Treasury Secretary Jack Lew will defend the President’s budget on the Hill, starting Tuesday. The President’s budget is dead on arrival, but Lew will defend it at a House Ways and Means Committee hearing Tuesday morning.
Groundhog Day: Extenders are on deck in the House for February. It will consider measures to restore and permanently extend section 179 expensing and revised tax benefits for charitable giving. Charitable giving subsidies include tax-free IRA distributions to charities, donations of real property for conservation, and deductions for food inventory donations. The House passed all these last year but they died in the Senate. Will a GOP Senate embrace them? Will Obama veto them? Will Punxsutawney Phil see his shadow?

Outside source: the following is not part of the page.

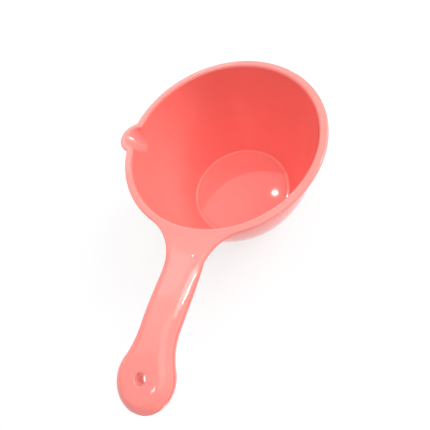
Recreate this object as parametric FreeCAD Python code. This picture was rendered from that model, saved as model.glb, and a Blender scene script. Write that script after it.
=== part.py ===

Repatriation holiday, redux. Senators Rand Paul and Barbara Boxer are co-sponsoring a transportation funding bill that relies on the repatriation of corporate earnings to help pay for US infrastructure. It would tax repatriated earnings at 6.5 percent, well under the corporate rate of 35 percent. That revenue would be transferred to Federal Highway Trust Fund. Paul and Boxer have not specified how long the Fund would remain solvent as a result, but they think this plan is more viable than raising the gasoline tax. Federal transportation funding is set to expire in May.
The Affordable Care Act tax penalty has to be paid by millions who didn’t get insurance. Treasury says between 3 and 6 million Americans will need to pay the penalty. It’s either $95,or one percent of income over a certain threshold, about $20,000 for a married couple. TPC’s ACA penalty calculator shows how big or small a penalty might be.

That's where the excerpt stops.